This album is also notable for being one of only a small amount officially released on Digital Audio Tape (DAT) during the format's limited commercial lifespan before the record industry's freakout over potential piracy applications relegated it to professional use; the DAT release is a double-tape package and features the exact same tracklist per tape as the CD version does per disc. The CD tracklist would also be recycled when the album belatedly hit streaming services in September of 2020, likely because, unlike the longer cassette release, it already had a usable digital master and didn't need to have any tracks re-transferred from archival tapes, assuming any could be found in a usable condition.

In 2023, New Order announced a remastered reissue of Substance on CD and vinyl, with the CD version including two bonus discs containing the previously cassette-exclusive tracks plus additional B-sides and archival live recordings.

Substance stands as a historically important entry in New Order's backlog. Because it contains nearly all of the band's singles between 1981 and 1987, it stands as an immediate presentation of the band's artistic evolution from a Post-Punk band in the shadow of Joy Division to the founders and codifiers of the Alternative Dance genre.

Tracklist (taken from the UK cassette version):

Tape One

Side One
  1. "Ceremony" (4:23)note 
  2. "Everything's Gone Green" (5:30)
  3. "Temptation (New Version)" (6:59)
  4. "Blue Monday" (7:29)
  5. "Confusion (New Version)" (4:43)
  6. "Thieves Like Us" (6:36)
  7. "Murder" (3:55)note 

Side Two

  1. "The Perfect Kiss" (8:46)note 
  2. "Sub-Culture" (4:48)
  3. "Shellshock" (6:28)
  4. "State of the Nation" (6:32)
  5. "Bizarre Love Triangle" (6:44)
  6. "True Faith" (5:55)

Tape Two

Side Three
  1. "In a Lonely Place" (6:16)
  2. "Procession" (4:27)
  3. "Mesh" (3:02)†note 
  4. "Cries and Whispers" (3:25)note 
  5. "Hurt" (6:58)
  6. "The Beach" (7:19)
  7. "Confusion (Instrumental)" (7:38)
  8. "Lonesome Tonight" (5:11)
  9. "Thieves Like Us (Instrumental)" (6:57)

Side Four

  1. "Kiss of Death" (7:02)
  2. "Dub-Vulture" (7:57)†
  3. "Shellcock" (7:35)†
  4. "Shame of the Nation" (7:54)
  5. "Bizarre Dub Triangle" (7:00)†
  6. "1963" (5:35)
  7. "True Dub" (10:41)†

†Exclusive to cassette releases

Principal members:

"It was January 1963, when Johnny came home with a trope for me":

  • Alternate Music Video: "Blue Monday" received three different videos over the years.
    • The first one, set to a truncated edit of the 1983 version that focuses on the lyrics, is a collage of stock images, false-color military clips, video game footage, and color blocks based on Peter Saville's color code for the single.
    • The second one is based on the 1988 mix's 7" edit, showcasing the band playing around with tennis balls and milk crates in an abstract room, intercut with balancing dogs, frog and baby toys, and marker animations.
    • The third one, released in 2020 to promote the Definitive Edition of Power, Corruption & Lies, is a Lyric Video based on the full 1983 version.
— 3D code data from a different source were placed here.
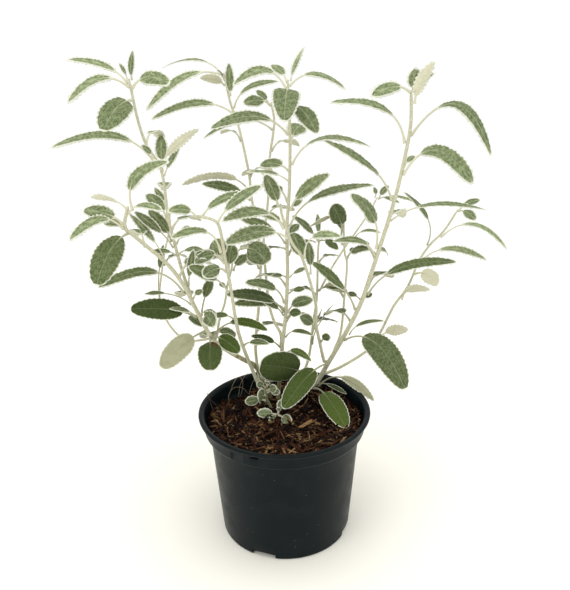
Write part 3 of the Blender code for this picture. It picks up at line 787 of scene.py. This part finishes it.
def pot_profile(pot):
    """From the foot up the outside, over the bead and down the inside to the floor."""
    rim, top, collar = pot.rim_radius / MM, pot.height / MM, pot.collar_radius / MM
    shoulder_at = top - pot.collar_height / MM
    shoulder, foot, wall = pot.shoulder_radius / MM, pot.foot_radius / MM, pot.wall / MM
    bead = pot.bead / MM
    outside = [
        (foot - 1.5, 0), (foot - 0.5, 0.3), (foot - 0.1, 0.9), (foot, 1.8),
        (foot + 0.9, 12), (foot + 3.4, 42), (foot + 5.5, 68),
        (shoulder - 0.15, shoulder_at - 3.2), (shoulder + 0.1, shoulder_at - 2.4),
        (shoulder + 0.8, shoulder_at - 1.8), (collar - 1.4, shoulder_at - 1.1),
        (collar - 0.5, shoulder_at - 0.5), (collar - 0.1, shoulder_at + 0.4),
        (collar, shoulder_at + 1.6), (collar + 0.5, top - bead - 1.4)]
    over = [
        (collar + 0.8, top - bead - 0.6), (rim - 1.5, top - bead - 0.4), (rim - 0.5, top - bead),
        (rim - 0.1, top - bead * 0.72), (rim, top - bead * 0.45), (rim - 0.2, top - 0.5),
        (rim - 0.7, top - 0.15), (rim - 1.5, top), (rim - 2.6, top - 0.1),
        (collar + 0.3, top - 0.6), (collar - 0.5, top - 1.5), (collar - 0.8, top - 3)]
    inside = [
        (collar - wall - 0.1, shoulder_at + 2), (collar - wall - 0.8, shoulder_at + 0.6),
        (shoulder - wall + 0.6, shoulder_at - 1.6), (shoulder - wall, shoulder_at - 3),
        (foot + 3.4 - wall, 42), (foot - wall + 0.2, 5), (foot - wall - 0.4, POT_FLOOR + 0.9),
        (foot - wall - 1.6, POT_FLOOR)]
    return outside + over + inside


class SHRUB_OT_pot(bpy.types.Operator):
    """Turns the nursery pot, cuts its slot and drain notches, and adds its moulding marks"""
    bl_idname = "shrub.pot"
    bl_label = "Nursery pot"

    def execute(self, context):
        pot = context.scene.shrub_pot
        piece = turned("nursery_pot", pot_profile(pot), pot.segments)
        for notch in NOTCHES:
            cut_box(piece, *notch, pot.foot_radius / MM - 0.5)
        cut_box(piece, *COLLAR_SLOT, pot.collar_radius / MM)
        cut_box(piece, *COLLAR_STEP, pot.collar_radius / MM + 0.05)
        bevel = piece.modifiers.new("Soft edges", "BEVEL")
        bevel.width = 0.25 * MM
        bevel.segments = 2
        bevel.limit_method = "ANGLE"
        bevel.angle_limit = math.radians(50)
        apply_modifiers(piece)
        smooth(piece, 35)
        piece.data.materials.append(pot_plastic())
        hand_over(piece, "pot_plastic", "pot")
        return {"FINISHED"}


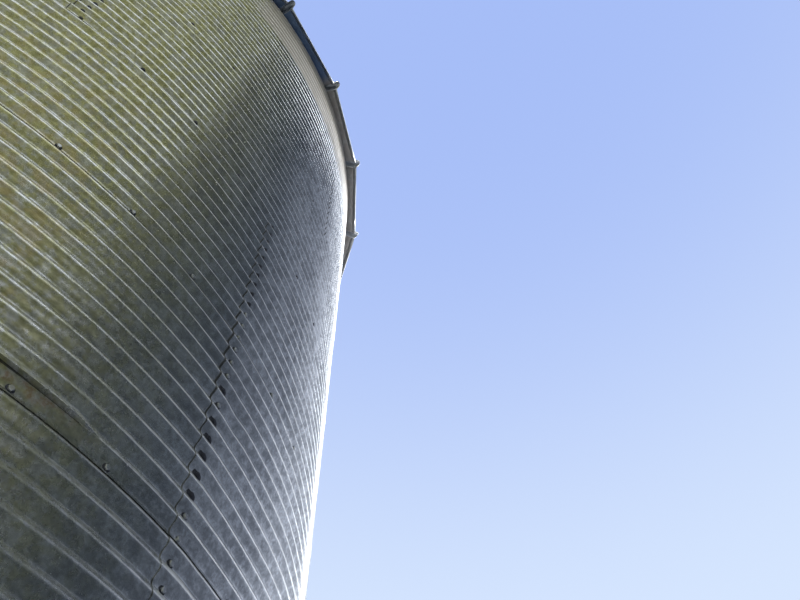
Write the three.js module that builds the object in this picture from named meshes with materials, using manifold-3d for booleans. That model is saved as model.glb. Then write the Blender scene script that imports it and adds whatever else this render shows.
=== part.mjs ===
// Corrugated steel grain silo: eight wall rings, a ribbed cone roof, a peak collar and its cap.
// Millimetres, +Z up. The origin is the centre of the silo on the ground plane.
// An azimuth of 0 degrees faces -Y, and azimuths grow towards +X.
import * as THREE from 'three';
import { mergeVertices } from 'three/addons/utils/BufferGeometryUtils.js';
import Module from 'manifold-3d';

const wasm = await Module();
wasm.setup();

// Wall
const CORRUGATION_PITCH = 67.733;
const CORRUGATIONS_PER_RING = 12;
const RING_COUNT = 8;
const WALL_RADIUS = 2274;
const CORRUGATION_DEPTH = 12.7;
const LAP_HEIGHT = 24;
const LAP_THICKNESS = 3;
const FITTING_GAP = 0.3;
// Azimuth of the first upright sheet seam of each ring, lowest ring first
const SEAM_AZIMUTHS = [17.8, 17.8, 17.8, 17.8, 17.8, -9.36, 30.9, -9.36];

// Roof
const ROOF_PANEL_COUNT = 24;
const FIRST_RIB_AZIMUTH = 5.64;
const ROOF_SLOPE = 30;
const PANEL_THICKNESS = 4;
const EAVE_RADIUS = 2343;
const EAVE_LIP_DEPTH = 18;
const RIB_EAVE_RADIUS = 2357;
const RIB_EAVE_WIDTH = 50;
const RIB_PEAK_WIDTH = 28;
const RIB_HEIGHT = 60;
const RIB_PEAK_HEIGHT = 44;
const RIB_TOP_SHARE = 0.66;
const PANEL_PEAK_RADIUS = 340;
const RIB_PEAK_RADIUS = 352;

// Peak
const COLLAR_RADIUS = 330;
const COLLAR_THICKNESS = 6;
const COLLAR_RISE = 130;
const COLLAR_FLANGE_RADIUS = 430;
const COLLAR_FLANGE_THICKNESS = 5;
const CAP_RADIUS = 374;
const CAP_SLOPE = 22;
const CAP_THICKNESS = 6;
const CAP_SKIRT = 42;

// Foot ring, a rolled angle round the bottom of the wall
const FOOT_LEG = 45;
const FOOT_THICKNESS = 6;

const RING_HEIGHT = CORRUGATION_PITCH * CORRUGATIONS_PER_RING;
const WALL_TOP = RING_HEIGHT * RING_COUNT;
const WALL_INSIDE = WALL_RADIUS - CORRUGATION_DEPTH / 2;
const WALL_OUTSIDE = WALL_RADIUS + CORRUGATION_DEPTH / 2;
const PANEL_ANGLE = 360 / ROOF_PANEL_COUNT;
const WALL_FACET = PANEL_ANGLE / 2;
const SLOPE = Math.tan(THREE.MathUtils.degToRad(ROOF_SLOPE));
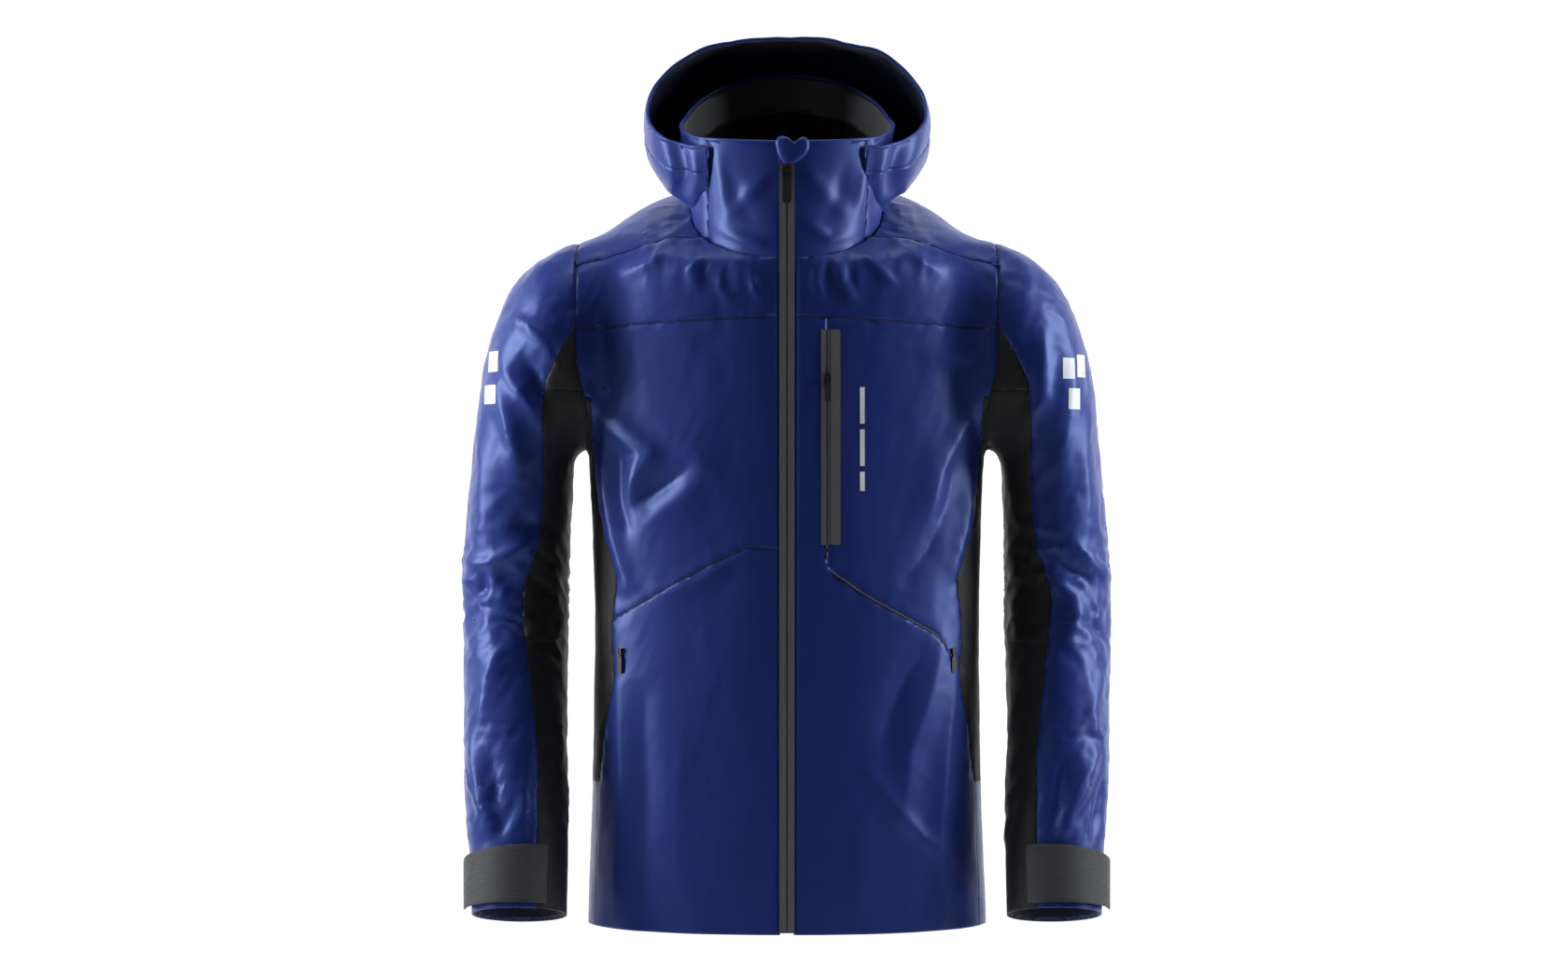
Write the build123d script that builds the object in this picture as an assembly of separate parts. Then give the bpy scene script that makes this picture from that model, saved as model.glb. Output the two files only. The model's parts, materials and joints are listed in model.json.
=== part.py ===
from build123d import *
import math
import os

# Foul weather jacket, as worn: front towards -Y, the wearer's left towards +X, up +Z.
# The origin is the middle of the hem opening. All sizes are in millimetres.

# Shell
FABRIC = 2.4              # three layer shell fabric with its seam allowances
LINING_GAP = 0.6          # air between the shell and the lining
LINING = 1.2
LINING_Z = (30.0, 470.0)
HEM_BAND_Z = (0.5, 29.0)
FACING_OPEN = 12.0        # half the gap that linings and facings leave behind the main zip
HEM_FRONT_Y = -124.0      # the front edge runs straight from hem to collar, so that its zip is straight
FRONT_LEAN = 0.022        # how far the front edge comes back for each unit of height
CHEST_SEAM_Z = 638.0
SIDE_PANEL_X = 180.0      # where the stretch side panels begin
SIDE_PANEL_Z = (160.0, 320.0)
SHOULDER_SEAM_Z = 698.0
COLLAR_SEAM_X = 84.0      # half the width of the collar's front
SLEEVE_SEAM_X = 258.0     # outer sleeve outside of this, under sleeve inside of it
# Seams (x, z) that part each chest panel from the lower front, from the zip to the side
RIGHT_CHEST_EDGE = [(8, 415), (42, 410), (82, 399), (119, 379), (157, 357), (182, 345)]
LEFT_CHEST_EDGE = [(44, 393), (81, 369), (140, 336), (165, 316), (SIDE_PANEL_X, 294)]

# Elbow
ELBOW = (291.0, 22.0, 352.0)
ELBOW_ROUND = 88.0        # radius of the round end on which the forearm turns
ELBOW_GAP = 0.6
FOREARM_TILT = 15.6       # degrees forward of vertical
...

This one sets the lyrics around an animation based on Peter Saville's color code.
  • Alternative Dance: The album acts as an abridged history of the genre's formation, focusing on the band that invented and helped codify it.
  • Anti-Love Song: Many of the songs qualify, particularly "Blue Monday" and "Bizarre Love Triangle". With "Temptation" it's not immediately obvious, with the lyrics reading closer to a silly love song and the music being very upbeat, but it counts given that Bernard Sumner stated during a 1984 live performance at the Zurich Volkshaus that the song is "a story about long lost love."
  • The Big Rotten Apple: The video for "Confusion" shows 1983 New York City in all its glory: subway cars scrawled with graffiti and a Times Square full of porno theaters.
  • The Bluebeard: Johnny is depicted as a reluctant one in "1963", shooting and killing his wife behind both tear and hate-filled eyes in order to elope with a woman he was having an affair with.
  • Book Ends: The video for "The Perfect Kiss" begins with close-ups of the band members glancing at one another and the camera crew in preparation for their performance. It ends again with close-ups of the band members glancing at one another and the camera crew, this time gauging each other's responses to the performance (as the video had been shot in one take).
  • Breather Episode: "Temptation" and "Thieves Like Us", two upbeat-sounding songs (albeit with Anti-Love Song lyrical themes) sandwiched within a tracklist whose music tends to be sardonic at best.
  • Call-Back: The cover art is a subtle one to Movement; both albums' cover art feature the band name, album title, and year of release in black text against a bright, single-color background.
  • Canon Immigrant: "Everything's Gone Green" was only ever given a Belgian and Japanese release officially, but was popular enough in the UK via import copies to peak at No. 3 on the UK Independent Singles Chartnote . Because of this, it's included on the A-sides portion of the compilation, which otherwise focuses on the band's British 12" releases.
  • Changed for the Video:
    • The music video for "The Perfect Kiss" features the band performing the 12" version of the song live in the studio, as they refused to lip-sync at the time.
    • The music video for "Bizarre Love Triangle" uses the 7" edit of the Shep Pettibone remix (included in full on 12" copies and on this compilation as the "Extended Dance Mix"), featuring a considerably different arrangement. The edit also double-tracks Bernard Sumner's vocals on the chorus, rather than backing them with synthesized vocals (as on the album) or leaving them alone (as on the 12" version). Additionally, the music video for "Bizarre Love Triangle" features a cut-out not present in the actual song where the music briefly stops in favor of an argument about reincarnation before immediately resuming afterwards.
  • Colour-Coded for Your Convenience: On the cassette release, the A-sides tape sports red labels while the B-sides tape sports blue ones, tying in with the red and blue floral patterns found in the liner notes.
  • Coolest Club Ever: The video for "Confusion" has shots of New York City's legendary Fun House club packed with dancers.
  • Distinct Double Album: In different forms on different formats.
    • On the LP version, which only contains the A-sides, disc one chronicles the band's non-album singles from 1981 to 1983, while disc two chronicles the singles from 1985 to 1987.
    • On cassette, sides one and three chronicles the band's A-sides and B-sides from 1981 to 1984, while sides two and four chronicle the band's A-sides and B-sides from 1985 to 1987.
    • On CD, DAT, and cassette, unit one chronicles A-sides, while unit two primarily chronicles B-sides. The only exceptions to this rule are "Procession" and "Murder", which are included on the B-side portion of the album despite having originally been released as A-sides; "Murder" though is properly placed among the A-sides on cassette copies.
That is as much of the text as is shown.